#### Written request:
Please quote every line word for word.

_ _ _ _ _ _ _

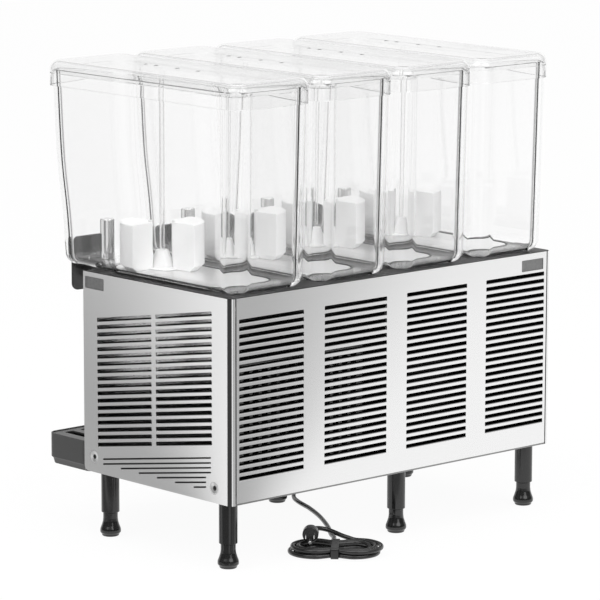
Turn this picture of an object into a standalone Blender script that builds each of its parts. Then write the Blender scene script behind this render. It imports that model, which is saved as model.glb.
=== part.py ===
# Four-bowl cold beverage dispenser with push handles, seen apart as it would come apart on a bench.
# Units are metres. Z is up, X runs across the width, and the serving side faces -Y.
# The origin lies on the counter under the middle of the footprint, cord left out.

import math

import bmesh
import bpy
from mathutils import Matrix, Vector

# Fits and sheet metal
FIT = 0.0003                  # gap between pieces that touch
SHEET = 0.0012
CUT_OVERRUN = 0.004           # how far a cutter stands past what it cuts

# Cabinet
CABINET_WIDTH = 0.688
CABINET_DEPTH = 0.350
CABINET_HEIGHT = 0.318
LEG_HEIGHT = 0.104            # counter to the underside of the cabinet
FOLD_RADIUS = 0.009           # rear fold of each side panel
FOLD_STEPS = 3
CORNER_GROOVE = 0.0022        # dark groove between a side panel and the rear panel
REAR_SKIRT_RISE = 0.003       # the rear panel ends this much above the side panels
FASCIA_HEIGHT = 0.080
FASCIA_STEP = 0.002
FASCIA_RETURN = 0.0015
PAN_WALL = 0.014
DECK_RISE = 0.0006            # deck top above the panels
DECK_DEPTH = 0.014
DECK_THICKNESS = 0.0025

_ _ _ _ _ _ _

#### Reply to the exercise:
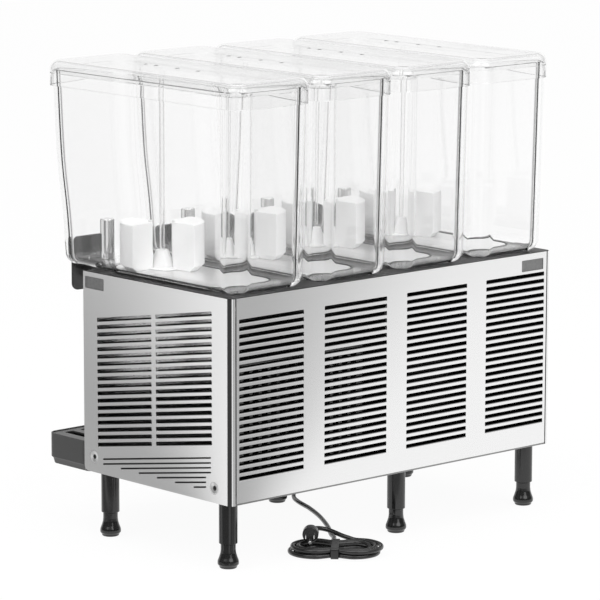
Turn this picture of an object into a standalone Blender script that builds each of its parts. Then write the Blender scene script behind this render. It imports that model, which is saved as model.glb.
=== part.py ===
# Four-bowl cold beverage dispenser with push handles, seen apart as it would come apart on a bench.
# Units are metres. Z is up, X runs across the width, and the serving side faces -Y.
# The origin lies on the counter under the middle of the footprint, cord left out.

import math

import bmesh
import bpy
from mathutils import Matrix, Vector

# Fits and sheet metal
FIT = 0.0003                  # gap between pieces that touch
SHEET = 0.0012
CUT_OVERRUN = 0.004           # how far a cutter stands past what it cuts

# Cabinet
CABINET_WIDTH = 0.688
CABINET_DEPTH = 0.350
CABINET_HEIGHT = 0.318
LEG_HEIGHT = 0.104            # counter to the underside of the cabinet
FOLD_RADIUS = 0.009           # rear fold of each side panel
FOLD_STEPS = 3
CORNER_GROOVE = 0.0022        # dark groove between a side panel and the rear panel
REAR_SKIRT_RISE = 0.003       # the rear panel ends this much above the side panels
FASCIA_HEIGHT = 0.080
FASCIA_STEP = 0.002
FASCIA_RETURN = 0.0015
PAN_WALL = 0.014
DECK_RISE = 0.0006            # deck top above the panels
DECK_DEPTH = 0.014
DECK_THICKNESS = 0.0025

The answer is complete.